The informal process consists of moving to a specific part of a gymnasium or community center to endorse a candidate of their choice. If their candidate gets less than 15 percent of the votes, they must either choose another candidate or abstain. This is an important distinction between a primary and a caucus—your second vote can have an impact, especially if there are 12 people running.

But the new app failing to register the votes has caused delays in the release of the complete results. Bloomberg reported that “The app was created to improve the efficiency of reporting of results, but chairs unable to use the app on Monday will send their results to the party via a call-in number.” Several Democratic chairs were unable to report their results through the app due to a “coding issue,” which overwhelmed the hotline.

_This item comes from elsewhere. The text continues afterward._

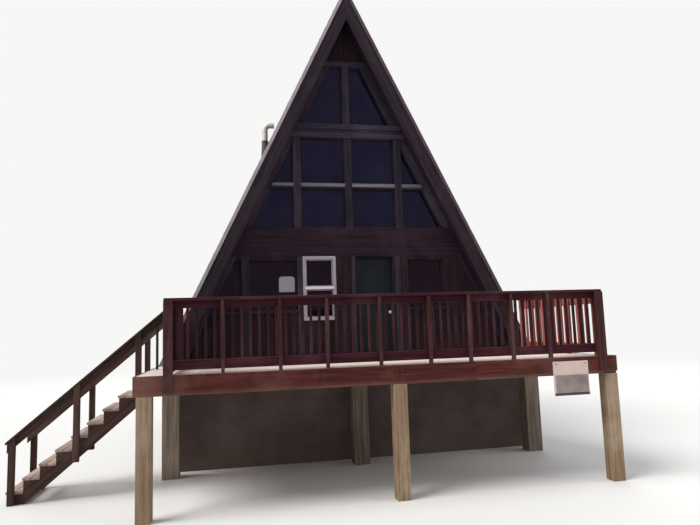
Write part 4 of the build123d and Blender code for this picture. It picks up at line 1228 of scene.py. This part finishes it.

That wasn’t the only issue with the app. During an interview with NPR, Iowa Democratic Party Chairman Troy Price refused to release any information on the app whatsoever. According to NBC, “experts have consistently warned that internet-based voting systems pose a serious security risk.”

There is also the issue of minorities being excluded from the vote. Iowa is 90 percent white,  making it virtually impossible for minorities to voice their opinions about the most diverse Democratic field in history. Candidates like Julian Castro argued that the first states to participate in the primaries “should reflect America’s diversity.”

Finally, there was the issue of ties being decided with a coin toss. Many Iowans took to social media to vent their frustrations about the process.

With 86 percent of the vote counted, The Huffington Post has Pete Buttigieg slightly ahead of Bernie Sanders.